本文总计 1.97k 字, 阅读约需要 4 分钟

I opened youtube on my phone today trying to play something while cooking. A short form video that I definitely did not click jumped out and started playing at full volume. I have been warned about this “feature” but it was the first time seeing it myself. I immediately swiped left to exit the app.

I’m calling this a “feature”, not even suspecting it’s a bug. Because I, worked in this industry for over 10 years, can totally imagine how such a sloppy “feature” got proposed and greenlit by dozens of people inside the company ranging from individual contributors to VPs, launched to hundreds of millions of people and ruining their experience even pushing some off the service, and still found its way to a “success story” presentation 6 months later. And I really don’t want to believe that the general public is already brain rot to the degree that such a disturbing feature is actually gonna be the winning variant of the A/B test.

The data-driven #

If you’re not familiar with the concept of A/B test, it’s basically throwing bunch of stuff at the wall and see what sticks. When you have millions of stuff to throw at millions of walls, you quickly find the best sticky material.

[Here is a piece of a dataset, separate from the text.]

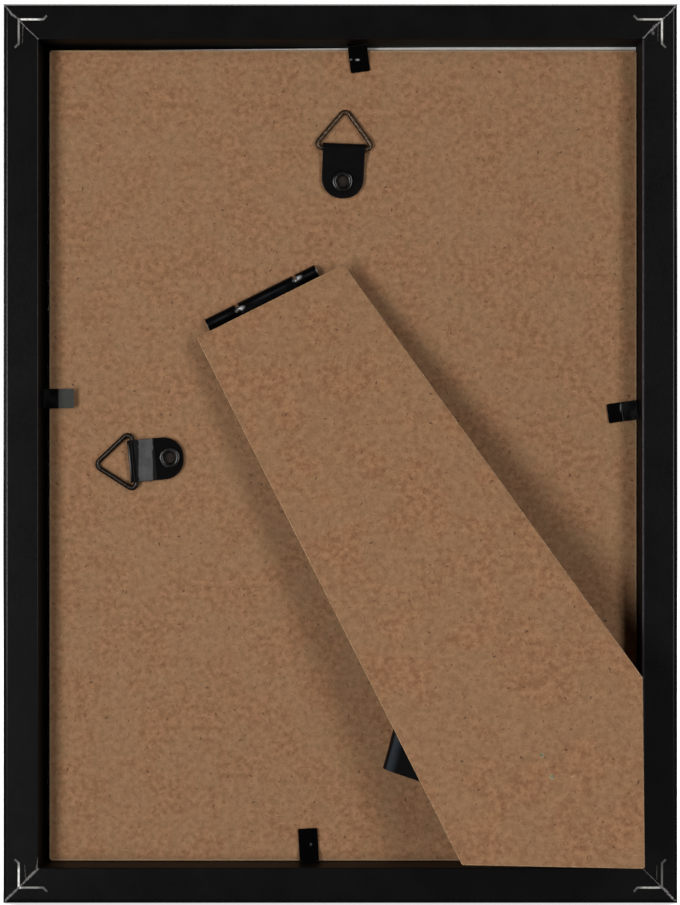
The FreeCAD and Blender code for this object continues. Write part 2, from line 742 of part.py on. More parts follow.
def make_leaf(label, place, hand):
    """A hinge leaf: flat plate, small step, and a knuckle rolled round the pin.

    The board's leaf lies below the pin (hand -1) and keeps the outer knuckles; the strut's leaf
    lies above it (hand 1) and keeps the middle one.
    """
    leaf = new_piece(label, place)
    path = new_sketch(leaf, "YZ_Plane")
    draw(path, [
        ("-leaf_reach", f"{hand} * {LEAF_MIDDLE}"),
        (f"-({ROLL_HALF} + leaf_step_far)", f"{hand} * {LEAF_MIDDLE}", "leaf_step_bend"),
        (f"-({ROLL_HALF} + leaf_step_near)", f"{hand} * {ROLL_HALF}", "leaf_step_bend"),
        (ROLL_HALF, f"{hand} * {ROLL_HALF}", f"{ROLL_HALF} - knuckle_flat"),
        (ROLL_HALF, f"-{hand} * {ROLL_HALF}", f"{ROLL_HALF} - knuckle_flat"),
        (f"-{ROLL_HALF}", f"-{hand} * {ROLL_HALF}", f"{ROLL_HALF} - knuckle_flat"),
        (f"-{ROLL_HALF}", f"{hand} * ({ROLL_HALF} - leaf_gauge / 2 - knuckle_mouth)"),
    ], closed=False)
    section = new_sketch(leaf, "XZ_Plane", out="leaf_reach")
    draw_box(section, "-hinge_length / 2", f"{hand} * {LEAF_MIDDLE} - leaf_gauge / 2",
             "hinge_length / 2", f"{hand} * {LEAF_MIDDLE} + leaf_gauge / 2")
    sweep(leaf, section, path)

    gaps = new_sketch(leaf)
    inner = f"-({ROLL_HALF} + leaf_gauge / 2 + knuckle_relief)"
    outer = f"{ROLL_HALF} + leaf_gauge / 2 + overrun"
    if hand == "-1":
        draw_box(gaps, KNUCKLE_FROM, inner, KNUCKLE_TO, outer)
    else:
        draw_box(gaps, "-hinge_length / 2 - overrun", inner, f"{KNUCKLE_FROM} + knuckle_gap", outer)
        draw_box(gaps, f"{KNUCKLE_TO} - knuckle_gap", inner, "hinge_length / 2 + overrun", outer)
    cut(leaf, gaps, both_ways=True)

    for row in ("0", "1"):
        prongs = new_sketch(leaf, "XZ_Plane", out=f"prong_near + {row} * prong_pitch")
        tip = f"{hand} * ({LEAF_MIDDLE} + leaf_gauge / 2 + prong_length)"
        for side_hand in ("1", "-1"):
            across = f"{side_hand} * prong_place"
            draw(prongs, [
                (f"{across} - prong_width / 2", f"{hand} * {LEAF_MIDDLE}"),
                (f"{across} + prong_width / 2", f"{hand} * {LEAF_MIDDLE}"),
                (f"{across} + prong_tip / 2", tip),
                (f"{across} - prong_tip / 2", tip),
            ])
        pad(leaf, prongs, "leaf_gauge", both_ways=True)


def make_pin():
    """The hinge pin, a little proud of both ends."""
    pin = new_piece("hinge_pin", HINGE_PLACE)
    profile = new_sketch(pin)
    end = "(hinge_length / 2 + pin_proud)"
    draw(profile, [
        (f"-{end}", "0"),
        (end, "0"),
        (end, "pin_gauge / 2 - pin_bevel"),
        (f"{end} - pin_bevel", "pin_gauge / 2"),
        (f"pin_bevel - {end}", "pin_gauge / 2"),
        (f"-{end}", "pin_gauge / 2 - pin_bevel"),
    ])
    feature = pin.newObject("PartDesign::Revolution", "hinge_pin_turning")
    feature.Profile = profile
    feature.ReferenceAxis = (profile, ["H_Axis"])
    feature.Angle = 360


make_leaf("hinge_board_leaf", HINGE_PLACE, "-1")
make_leaf("hinge_strut_leaf", STRUT_PLACE, "1")
make_pin()


# Strut

def from_hinge(across, up):
    """A point of the frame, in the hinge's own x and y."""
    right = f"({across} - {HINGE_ACROSS})"
    above = f"({up} - {HINGE_UP})"
    return (f"({right} * cos(hinge_turn) + {above} * sin(hinge_turn))",
            f"({above} * cos(hinge_turn) - {right} * sin(hinge_turn))")


# The strut's staple, counted along the hinge and across it from the corner of the foot.
CORNER_X, CORNER_Y = from_hinge(FOOT_ACROSS, FOOT_UP)
STAY_X = f"({CORNER_X} - stay_from_foot_side)"
STAY_Y = f"({CORNER_Y} + stay_from_foot)"


def make_strut():
    """The easel leg. Folded flat, its square foot lies in the corner of the rebate."""
    strut = new_piece("strut", STRUT_PLACE)
    outline = new_sketch(strut, out="hinge_lift")
    corners = [
        ("-strut_top_left", "-strut_top_gap"),
        from_hinge(f"{FOOT_ACROSS} - strut_foot_base", f"{FOOT_UP} + strut_foot_rise"),
        (CORNER_X, CORNER_Y),
        from_hinge(FOOT_ACROSS, f"{FOOT_UP} + strut_foot_side"),
        ("strut_top_right", "-strut_top_gap"),
    ]
    draw(outline, [(x, y, "strut_round") for x, y in corners])
    pad(strut, outline, "strut_gauge")
    soften(strut, "Chamfer", "strut_arris", lambda edge: lies_at(edge, "hinge_lift + strut_gauge"))

    prong_slots = new_sketch(strut, out="hinge_lift")
    draw_prong_slots(prong_slots)
    cut(strut, prong_slots, "prong_length + prong_play", along_normal=True)

    leg_slots = new_sketch(strut, out="hinge_lift", across=STAY_X, up=STAY_Y)
    draw_leg_slots(leg_slots, along_x=False)
    cut(strut, leg_slots, along_normal=True)


make_strut()


# Stay ribbon and its staples. The ribbon's own x runs from its fold towards its two ends.

RIBBON_PLACE = seen_from_back(RIBBON_ACROSS, RIBBON_UP, BOARD_BACK, "ribbon_turn")
STAY_STAPLE_PLACE = STRUT_PLACE * shifted(STAY_X, STAY_Y, "hinge_lift", "90")
ROOT_STAPLE_PLACE = RIBBON_PLACE * shifted("ribbon_root_run", turn="90", tilt="180")
RIBBON_SPACE = "(ribbon_gauge + 2 * ribbon_gap)"


def ribbon_stations():
    """Middle, outward run and inner face direction of the ribbon's cross-sections, root end first."""
    level = size("ribbon_gap + ribbon_gauge / 2")
    loop = size("ribbon_loop")
    middle = Vector(loop, 0, level + loop)
    across = Vector(0, 1, 0)

    # The strut's underside, as it lies over the ribbon.
    to_ribbon = RIBBON_PLACE.inverse() * STRUT_PLACE
    under = to_ribbon * Vector(0, 0, size("hinge_lift"))
    normal = to_ribbon.Rotation.multVec(Vector(0, 0, 1))

    def below_strut(run):
        """The ribbon's middle where it lies against the strut."""
        rise = (normal.x * (under.x - run) + normal.y * under.y) / normal.z
        return Vector(run, 0, under.z + rise) - normal * level

    near = below_strut(size("ribbon_stay_run - ribbon_tail"))
    far = below_strut(size("ribbon_stay_run + ribbon_tail"))
    span = near - middle
    slope = math.atan2(span.z, span.x) - math.asin(loop / span.Length)

    stations = [
        (Vector(size("ribbon_root_run + ribbon_tail"), 0, level), Vector(-1, 0, 0), across),
        (Vector(loop, 0, level), Vector(-1, 0, 0), across),
    ]
    turn_steps = 5
    for step in range(1, turn_steps + 1):
        angle = -math.pi / 2 - (math.pi - slope) * step / turn_steps
        spot = middle + Vector(math.cos(angle), 0, math.sin(angle)) * loop
        stations.append((spot, Vector(math.sin(angle), 0, -math.cos(angle)), across))
    leaving = stations[-1][0]
    along_strut = (far - near).normalize()
    twisted = along_strut.cross(-normal)
    rising = (near - leaving).normalize()
    stations.append(((leaving + near) / 2, rising, (across + twisted).normalize()))
    stations.append((near, (rising + along_strut).normalize(), twisted))
    stations.append((far, along_strut, twisted))
    return stations


def make_ribbon():
    """The folded stay: flat on the board, round its loop and up to the strut, slit for the staples."""
    ribbon = new_piece("stay_ribbon", RIBBON_PLACE)
    sections = []
    for spot, run, across in ribbon_stations():
        inner = across.cross(run).normalize()
        across = run.cross(inner)
        section = new_sketch(ribbon)
        section.AttachmentOffset = FreeCAD.Placement(spot, FreeCAD.Rotation(across, inner, -run, "XYZ"))
        draw_box(section, "-ribbon_width / 2", "-ribbon_gauge / 2", "ribbon_width / 2", "ribbon_gauge / 2")
        sections.append(section)
    loft = ribbon.newObject("PartDesign::AdditiveLoft", "stay_ribbon_loft")
    loft.Profile = sections[0]
    loft.Sections = sections[1:]
    loft.Ruled = True

    for staple_place in (STAY_STAPLE_PLACE, ROOT_STAPLE_PLACE):
        slits = new_sketch(ribbon)
        slits.AttachmentOffset = RIBBON_PLACE.inverse() * staple_place
        draw_leg_slots(slits, along_x=True)
        cut(ribbon, slits, "staple_bite", both_ways=True)


def make_staple(label, place, bite):
    """A wire staple over the ribbon: crown along x, legs along z past the ribbon into the board."""
    staple = new_piece(label, place)
    outline = new_sketch(staple, "XZ_Plane")
    half = "(staple_crown / 2)"
    crown_back = f"-({RIBBON_SPACE} + staple_gauge)"
    draw(outline, [
        (f"-{half}", crown_back),
        (half, crown_back),
        (half, bite),
        (f"{half} - staple_gauge", bite),
        (f"{half} - staple_gauge", f"-{RIBBON_SPACE}"),
        (f"staple_gauge - {half}", f"-{RIBBON_SPACE}"),
        (f"staple_gauge - {half}", bite),
        (f"-{half}", bite),
    ])
    pad(staple, outline, "staple_gauge", both_ways=True)


make_ribbon()
make_staple("strut_staple", STAY_STAPLE_PLACE, "strut_gauge")
make_staple("board_staple", ROOT_STAPLE_PLACE, "staple_bite")


# Check every object, then write each piece

doc.recompute()
for thing in doc.Objects:
    if "Invalid" in thing.State or "Error" in thing.State:
        raise RuntimeError(f"{thing.Label} didn't compute: {thing.State}")
os.makedirs("parts", exist_ok=True)
for piece in PIECES:
    shape = piece.Shape
    if shape.isNull() or not shape.isValid() or len(shape.Solids) != 1:
        raise RuntimeError(f"{piece.Label} isn't one valid solid")
    print(f"{piece.Label}: {shape.Volume:.1f} mm3")
for piece in PIECES:
    piece.Shape.exportStep(f"parts/{piece.Label}.step")
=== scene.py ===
"""Easel back photo frame, 13 x 18 cm: pieces, finishes and studio, laid out as a Blender add-on.

Left and right are as seen from the frame's back, which faces the camera. Named sizes and places are in
millimetres and degrees, except in the settings, the lamps and the camera, which are in Blender's metres.
"""

import math

import bmesh
import bpy
from bpy.props import FloatProperty, FloatVectorProperty, PointerProperty
from bpy.types import NodeSocket, Operator, Panel, PropertyGroup
from mathutils import Matrix, Vector


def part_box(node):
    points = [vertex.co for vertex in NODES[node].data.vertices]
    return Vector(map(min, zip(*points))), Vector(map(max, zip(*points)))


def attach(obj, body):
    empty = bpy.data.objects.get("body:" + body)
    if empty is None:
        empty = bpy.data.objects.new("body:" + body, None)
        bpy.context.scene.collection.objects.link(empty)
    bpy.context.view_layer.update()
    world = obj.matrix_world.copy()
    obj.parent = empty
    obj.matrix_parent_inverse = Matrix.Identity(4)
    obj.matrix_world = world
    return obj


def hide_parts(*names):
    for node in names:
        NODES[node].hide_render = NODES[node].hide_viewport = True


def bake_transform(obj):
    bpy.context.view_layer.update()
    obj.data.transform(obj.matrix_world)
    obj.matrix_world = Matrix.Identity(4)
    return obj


bl_info = {
    "name": "Easel back photo frame",
    "version": (1, 0, 0),
    "blender": (4, 5, 0),
    "location": "3D View > Sidebar > Photo frame",
    "description": "Dresses an easel back photo frame and sets it in a studio",
    "category": "Object",
}

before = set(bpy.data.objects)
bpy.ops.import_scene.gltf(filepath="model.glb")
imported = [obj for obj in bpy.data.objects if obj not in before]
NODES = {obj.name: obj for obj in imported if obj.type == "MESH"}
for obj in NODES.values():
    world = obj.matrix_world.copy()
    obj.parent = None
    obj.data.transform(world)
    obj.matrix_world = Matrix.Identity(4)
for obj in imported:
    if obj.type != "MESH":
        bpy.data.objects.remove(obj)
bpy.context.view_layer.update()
MM = 0.001

# The moulding and the board, measured on the frame.
RAIL_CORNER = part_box("rail_left")[1]
HALF_WIDTH = RAIL_CORNER.x / MM
HALF_HEIGHT = RAIL_CORNER.z / MM / 2
BACK = RAIL_CORNER.y / MM
BOARD_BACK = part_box("backboard")[1].y / MM

# The moulding's flat back, its two round arrises, and how far in the corner nails stand.
RAIL_WIDE = 7.8
OUTER_ROUND = 1.0
INNER_ROUND = 0.35
NAIL_INSET = 3.45
CORNERS = {"top_left": (-1, 1), "top_right": (1, 1), "bottom_left": (-1, -1), "bottom_right": (1, -1)}


# Places

# Takes millimetres seen from the back, x right, y up from the middle and z out, to the row frame.
FROM_BACK = Matrix.Translation((0, 0, HALF_HEIGHT * MM)) @ Matrix((
    (-MM, 0, 0, 0), (0, 0, MM, 0), (0, MM, 0, 0), (0, 0, 0, 1)))

# The hinge's own axes: x along the pin, y away from the strut's foot, z out. The strut opens about x.
# The pin lies as far off the board as off the strut's inner face.
HINGE_ACROSS = -17.3
HINGE_UP = 34.4
HINGE_SLANT = 26.5
PIN_LIFT = 1.6
OPENING = math.radians(9.5)
HINGE = (FROM_BACK @ Matrix.Translation((HINGE_ACROSS, HINGE_UP, BOARD_BACK + PIN_LIFT))
         @ Matrix.Rotation(math.radians(HINGE_SLANT), 4, "Z"))
STRUT = HINGE @ Matrix.Rotation(-OPENING, 4, "X")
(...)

The concept is not new, but modern technology makes experimenting much easier and cheaper. Every time you open an app or website, there are probably dozens if not hundreds of different experiments running, trying to figure out which color of the button makes you less likely to drop out of a checkout, which algorithm keep you hooked on the service longer and spend more money, etc.

If you hear the word “data-driven”, usually you’d think it’s objective, deterministic, systematic, and rational. Well, that’s the goal, but as companies grow, services scale, complexity increases… that’s not always the case.

You see, a big company has many goals. Take Youtube as example, “view hours” is likely a company wide “topline” metric, so as “monthly active user”, “average user ads revenue”. Each individual team will work on more granular metrics that contribute, or at least not hurt the topline metric.

How do you tell wether a feature contributes or hurts the metrics? Here comes the A/B test. Users will be randomly sliced into different buckets and get different treatments. For example for a team working on short-form video adoption, one experiment can look like (These of course are over-simplification. And I have not worked for Youtube. But I have worked in this industry long enough to know the idea):

Group A, say 1% of US youtube user, get no short-form video.
Group B, another 1%, got 4 short-forms video inserted to top of their feed.
Group C, another 1%, got 4 short-form video inserted to their feed every 4 other long form videos.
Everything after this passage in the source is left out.